Haremos nuestras propias películas. Nos veremos jugar al fútbol, construiremos casas y familias, seremos con solo decirlo en voz alta. Los sueños que antes eran murmullos del inconsciente se volverán imágenes. Seremos arquitectos u oficinistas, millonarios o presidentes de mundos reales y de otros planetas, con apenas pensarlo. Seremos una serie, una película, y hasta podremos elegirle un final feliz.
Ese es el futuro prometido: todo en una pantalla. Y sin embargo, lo que palpita de verdad sigue ocurriendo en la esquina: alguien que canta, que baila, que actúa, que transpira su verdad.
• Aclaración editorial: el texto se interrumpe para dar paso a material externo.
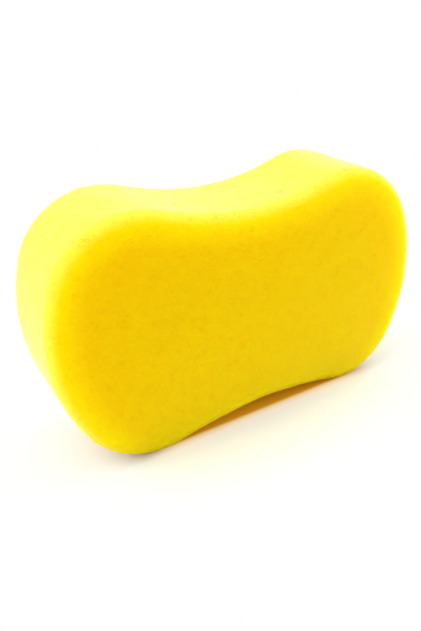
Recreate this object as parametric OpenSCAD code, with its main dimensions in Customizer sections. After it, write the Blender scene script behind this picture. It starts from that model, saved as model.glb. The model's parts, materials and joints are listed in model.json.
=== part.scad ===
// Cleaning sponge: one solid block of soft open-cell foam, with a dip above and below for the hand.
// It stands on its two lower lobes, with its broad faces upright.
// X runs along the block, Y through it from the front face to the back face, and Z up.
// The origin is on the floor under the middle of the block.

/* [Block] */
// Length of the block from end to end
block_length = 200; // [180:1:260]
// Thickness of the block from the front face to the back face
block_thickness = 60; // [30:1:90]

/* [Outline] */
// Height of the upper lobes above the line where the block is longest
upper_height = 57; // [50:0.5:70]
// Depth of the lower lobes below that line
lower_height = 62; // [54:0.5:74]
// How far the upper grip dips below the tops of the upper lobes
upper_dip = 9.5; // [4:0.5:16]
// How far the lower grip rises above the bottoms of the lower lobes
lower_dip = 7; // [3:0.5:14]
// Radius of the two upper shoulders
upper_shoulder_r = 40.5; // [32:0.5:48]
// Radius of the two lower shoulders
lower_shoulder_r = 38.5; // [30:0.5:46]
// Radius of the two ends
end_r = 87; // [76:1:100]

/* [Edges] */
// Radius of the soft edge around each broad face
edge_r = 7; // [2:0.5:12]

/* [Smoothness] */
// Longest flat piece along a curve of the outline
flat_length = 3.5; // [2.5:0.5:6]
// Number of bands across each soft edge
edge_bands = 6; // [3:1:8]

/* [Hidden] */
foam_yellow = [1, 0.86, 0.07];
half_thickness = block_thickness / 2;

// The outline is a closed chain of arcs that meet on shared normals, so that it has no corner.
// It is drawn with y = 0 where the block is longest and x = 0 in the middle of both grips.
// Distance from the middle to the centre of each end's arc.
end_x = block_length / 2 - end_r;

// Centre of a right shoulder's arc, which lies inside the end's arc and touches it.
function shoulder_x(height, r) = end_x + sqrt(pow(end_r - r, 2) - pow(height - r, 2));
function shoulder_y(height, r) = height - r;

// Direction in which the end's arc passes into the shoulder's arc.
function end_angle(height, r) = atan2(shoulder_y(height, r), shoulder_x(height, r) - end_x);

// Radius of the grip's hollow arc, which touches both shoulders at the foot of the dip.
function grip_r(height, dip, r) =
    (pow(shoulder_x(height, r), 2) + pow(r - dip, 2) - pow(r, 2)) / (2 * dip);

// Half of the angle that the grip's hollow arc spans.
function grip_angle(height, dip, r) =
    atan2(shoulder_x(height, r), grip_r(height, dip, r) + r - dip);

// Points along one arc without its last one, moved inwards by inset.
// bulge is 1 where the foam bulges out and -1 where it is hollow.
function arc(centre, r, bulge, from, to, inset) =
    let (steps = ceil(abs(to - from) * PI / 180 * r / flat_length))
    [for (i = [0 : steps - 1])
        let (a = from + (to - from) * i / steps)
        centre + (r - bulge * inset) * [cos(a), sin(a)]];

// Upper half of an outline, from the right end's tip over both shoulders to the left end's tip.
// Shoulders and grip are two arcs each, so that a point lies on their highest and lowest places.
function half_outline(height, dip, r, inset) =
    let (
        x = shoulder_x(height, r),
        y = shoulder_y(height, r),
        turn = end_angle(height, r),
        hollow_r = grip_r(height, dip, r),
        half_grip = grip_angle(height, dip, r)
    )
    concat(
        arc([end_x, 0], end_r, 1, 0, turn, inset),
        arc([x, y], r, 1, turn, 90, inset),
        arc([x, y], r, 1, 90, 90 + half_grip, inset),
        arc([0, height - dip + hollow_r], hollow_r, -1, -90 + half_grip, -90, inset),
        arc([0, height - dip + hollow_r], hollow_r, -1, -90, -90 - half_grip, inset),
        arc([-x, y], r, 1, 90 - half_grip, 90, inset),
        arc([-x, y], r, 1, 90, 180 - turn, inset),
        arc([-end_x, 0], end_r, 1, 180 - turn, 180, inset)
    );

// The whole outline. The lower half is an upper one of its own sizes, turned half round.
function outline(inset) =
    concat(
        half_outline(upper_height, upper_dip, upper_shoulder_r, inset),
        [for (p = half_outline(lower_height, lower_dip, lower_shoulder_r, inset)) -p]
    );

// The soft edge as a quarter round: how far in from the rim, and how deep from the broad face.
edge_round = [
    for (i = [0 : edge_bands])
        let (a = 90 * i / edge_bands)
        edge_r * [1 - sin(a), 1 - cos(a)]
];

// The skin's last band runs on past the broad face, which is then cut flat as one plane.
overrun = [2 * edge_round[0][0] - edge_round[1][0], -edge_round[1][1]];
edge_rings = concat([overrun], [for (i = [1 : edge_bands]) edge_round[i]]);

// Every ring of the skin from the front to the back, as an inset and a place along Y.
ring_rows = concat(
    [for (ring = edge_rings) [ring[0], ring[1] - half_thickness]],
    [for (i = [edge_bands : -1 : 0]) [edge_rings[i][0], half_thickness - edge_rings[i][1]]]
);

// The rounded skin, drawn through the rings and closed at the front and at the back.
module skin() {
    ring_size = len(outline(0));
    front_middle = len(ring_rows) * ring_size;
    back_middle = front_middle + 1;
    last_ring = front_middle - ring_size;
    bands = [
        for (row = [0 : len(ring_rows) - 2])
            for (i = [0 : ring_size - 1])
                let (
                    here = row * ring_size + i,
                    next = row * ring_size + (i + 1) % ring_size
                )
                each [
                    [here, here + ring_size, next + ring_size],
                    [here, next + ring_size, next]
                ]
    ];
    front_end = [for (i = [0 : ring_size - 1]) [i, (i + 1) % ring_size, front_middle]];
    back_end = [
        for (i = [0 : ring_size - 1])
            [last_ring + (i + 1) % ring_size, last_ring + i, back_middle]
    ];
    polyhedron(
        points = concat(
            [for (row = ring_rows) for (p = outline(row[0])) [p[0], row[1], p[1]]],
            [[0, ring_rows[0][1], 0], [0, -ring_rows[0][1], 0]]
        ),
        faces = concat(bands, front_end, back_end)
    );
}

// The foam block: the rounded skin between the two flat planes of its broad faces.
module sponge() {
    reach = 2 * block_length;
    color(foam_yellow)
        translate([0, 0, lower_height])
            intersection() {
                skin();
                cube([reach, block_thickness, reach], center = true);
            }
}

sponge();
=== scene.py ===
"""Cleaning sponge: a block of soft yellow open-cell foam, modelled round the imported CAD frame.

The block has the outline of the CAD source: a wide arc at each end, a shoulder at each corner
and a hollow grip above and below. Its skin carries the cut cells of the foam as real pits.
"""

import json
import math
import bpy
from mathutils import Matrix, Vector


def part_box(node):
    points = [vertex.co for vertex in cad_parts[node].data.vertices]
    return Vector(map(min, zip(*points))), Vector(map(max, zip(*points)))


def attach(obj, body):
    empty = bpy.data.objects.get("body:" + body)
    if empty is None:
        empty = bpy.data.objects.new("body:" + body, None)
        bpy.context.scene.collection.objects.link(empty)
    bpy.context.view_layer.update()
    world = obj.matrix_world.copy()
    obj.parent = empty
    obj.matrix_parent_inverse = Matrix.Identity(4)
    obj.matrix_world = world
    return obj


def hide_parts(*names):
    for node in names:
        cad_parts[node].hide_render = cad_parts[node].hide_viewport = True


bl_info = {
    "name": "Cleaning Sponge",
    "version": (1, 0, 0),
    "blender": (4, 5, 0),
    "location": "View3D > Sidebar > Sponge",
    "description": "Models a foam cleaning sponge with its open cells, and a plain stage for it",
    "category": "Add Mesh",
}

import bmesh
import bpy
import numpy as np
from bpy.props import FloatProperty, FloatVectorProperty, PointerProperty
from mathutils import Matrix, Vector, noise
from mathutils.kdtree import KDTree

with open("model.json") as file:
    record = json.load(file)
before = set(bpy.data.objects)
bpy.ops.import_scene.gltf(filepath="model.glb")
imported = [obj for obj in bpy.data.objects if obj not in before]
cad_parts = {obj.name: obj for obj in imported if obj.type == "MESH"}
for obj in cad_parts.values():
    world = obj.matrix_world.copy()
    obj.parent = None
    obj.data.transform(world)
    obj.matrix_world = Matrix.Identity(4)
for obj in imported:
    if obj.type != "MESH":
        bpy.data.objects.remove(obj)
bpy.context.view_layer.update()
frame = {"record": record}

SPONGE_LOW, SPONGE_HIGH = (Vector(corner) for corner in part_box("sponge"))
SPONGE_SIZE = SPONGE_HIGH - SPONGE_LOW
# The front face's mount lies at the height of the block's longest line.
FACE_CENTRE_HEIGHT = frame["record"]["mounts"][0]["pos_m"][2]
MM = 0.001
WHITE = (1.0, 1.0, 1.0, 1.0)


# Sizes and colours that a user would change

class SpongeBlockSettings(bpy.types.PropertyGroup):
    """Sizes of the foam block, with the CAD source's values as defaults"""

    length: FloatProperty(
        name="Length", description="Length from end to end",
        default=SPONGE_SIZE.x, min=0.15, max=0.26, unit="LENGTH",
    )
    thickness: FloatProperty(
        name="Thickness", description="From the front face to the back face",
        default=SPONGE_SIZE.y, min=0.03, max=0.09, unit="LENGTH",
    )
    lower_height: FloatProperty(
        name="Lower Height", description="Depth of the lower lobes below the longest line",
        default=FACE_CENTRE_HEIGHT, min=0.05, max=0.08, unit="LENGTH",
    )
    upper_height: FloatProperty(
        name="Upper Height", description="Height of the upper lobes above the longest line",
        default=SPONGE_SIZE.z - FACE_CENTRE_HEIGHT, min=0.05, max=0.08, unit="LENGTH",
    )
    upper_dip: FloatProperty(
        name="Upper Dip", description="How far the upper grip dips below the upper lobes",
        default=9.5 * MM, min=0.004, max=0.016, unit="LENGTH",
    )
    lower_dip: FloatProperty(
        name="Lower Dip", description="How far the lower grip rises above the lower lobes",
        default=7 * MM, min=0.003, max=0.014, unit="LENGTH",
    )
    upper_shoulder: FloatProperty(
        name="Upper Shoulder", description="Radius of the two upper shoulders",
        default=40.5 * MM, min=0.03, max=0.048, unit="LENGTH",
    )
    lower_shoulder: FloatProperty(
        name="Lower Shoulder", description="Radius of the two lower shoulders",
        default=38.5 * MM, min=0.03, max=0.046, unit="LENGTH",
    )
    end_radius: FloatProperty(
        name="End Radius", description="Radius of the two ends",
        default=87 * MM, min=0.076, max=0.1, unit="LENGTH",
    )
    soft_edge: FloatProperty(
        name="Soft Edge", description="Radius of the edge round each broad face",
        default=7 * MM, min=0.002, max=0.012, unit="LENGTH",
    )
    mesh_step: FloatProperty(
        name="Mesh Step", description="Width of one face of the mesh",
        default=0.9 * MM, min=0.0007, max=0.006, unit="LENGTH",
    )
    rest_press: FloatProperty(
        name="Rest Press", description="How far the lower lobes flatten on what they rest on",
        default=0.35 * MM, min=0.0, max=0.002, unit="LENGTH",
    )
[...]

Allí está lo real —imperfecto, corporal— frente al brillo pulido y tambien imperfecto de la promesa virtual.
En esos mundos imaginarios se puede colgar la propia música y hacer que suene hasta que nadie pueda ignorarla; se puede descargar la furia contra quienes nunca tuvimos las herramientas para enfrentar, y hacerlo sin mover un dedo. Será como un Twitter, pero mucho más , con imágenes que muerden más que las palabras. Se podrán remezclar recuerdos y devolverlos en loop, como una venganza visual que persista hasta incomodar a todos.
Pero mientras hablamos de la ventana donde todo será posible, la realidad es otra: los artistas no tienen un espacio propio. Suben su música, sus cuadros, sus textos a plataformas que no les pertenecen. Todo lo que crean termina encerrado en servidores de las corporaciones. Trabajan para ellas gratis, les entregan su obra, su tiempo, su energía, y encima se convencen de que es libertad. Libertad, dicen. Pero en verdad son solo lo que antes eran los corresponsales de los medios: se les pagaba por dar información, por enviar crónicas desde cualquier lugar del mundo. Hoy hacen lo mismo, solo que gratis, creyendo que participan, cuando en realidad alimentan al monopolio más grande del planeta.
Se lo llama “Red Social”, se lo llama “Matrix”. El nombre no importa. Lo cierto es que la mente del creador, la atención del público y la energía de millones trabajan gratis para los poderosos. Y así, el sistema se devora a sí mismo. No hay salida. Ni siquiera pensamos en escapar, porque la negación se volvió parte de lo cotidiano.
Ese es el espejo. Que cada uno lo mire y se pregunte: ¿en qué estoy metido?